Bei den Videos und Kursinhalten wird die Verwirrung immer weniger, wir sind alle sehr zufrieden weil es so gut läuft 😊 Das muss gefeiert werden, meint Saraswathi und lädt uns alle zu einem gemeinsamen Abendessen in einem guten indischen Restaurant in Bhubaneswar ein. Wir sind ganz überfordert von der Essensauswahl und unsere indischen Kollegen bestellen alle möglichen Vorspeisen und Hauptspeisen um uns möglichst viele indische Gerichte vorzustellen.
Biryani: Würziger Reis
Biryani ist ein typisches indisches Reisgericht mit verschiedenen Gewürzen und einer Fleischsorte. Nicht selten ist das Biryani gekrönt mit einem Ei.
Chicken Makani: Hühnchen Curry mit Butter
Butter Chicken ist eines der bekanntesten Non-Veg-Curry in Indien. Hühnchen wird in einer milden cremigen Sauce mit viel Butter und Tomaten zubereitet.
Dum Aloo: Kartoffel-Curry
Aloo heißt Kartoffel und Dum Aloo ist eines der beliebtesten Kartoffel-Curries. Es ist mit vielen Gewürzen verfeinert, aber normalerweise nur wenig scharf.
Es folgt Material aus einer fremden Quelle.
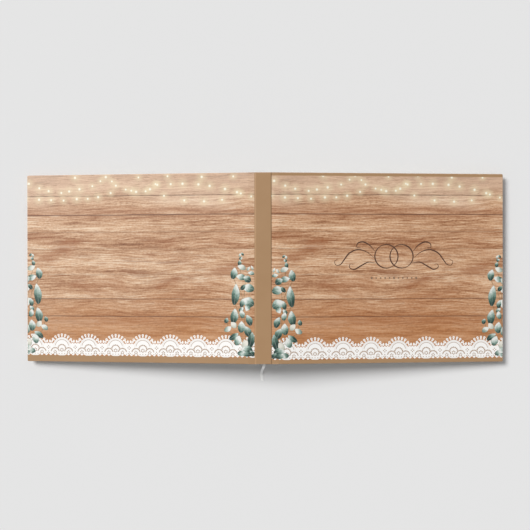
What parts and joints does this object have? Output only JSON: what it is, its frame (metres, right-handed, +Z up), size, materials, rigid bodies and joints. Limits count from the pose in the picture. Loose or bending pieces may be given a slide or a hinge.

Korma: Curry auf Joghurtbasis
Kormas sind dicke Curries auf Joghurt- oder Sahnebasis. Hauptzutat ist oft eine Fleischsorte, aber es gibt auch Veg-Kormas. Kormas sind meistens eher mild.
Aloo Gobi: Kartoffel-Blumenkohl-Curry
Kartoffeln und Blumenkohl sind die Hauptzutaten für dieses vegetarische Curry. Aloo Gobi ist ein trockenes Curry und trotz vieler Gewürze eher mild.
Verschieden gewürzte Fische und Meeresfrüchte und dazu viele Fladenbrot-Variationen.
Mit dieser Essensauswahl dauert das Abendessen dann doch länger als geplant, und wir vergessen ganz das unsere Fahrer ja draußen noch auf uns warten. Er hat noch nichts gegessen und weil er eilig nach Hause wollte, rasten wir über die holprige Straße zurück zum Campus. Kühe und Hunde mussten uns ausweichen und den Stoßdämpfern hat diese Fahrt bestimmt auch nicht gutgetan.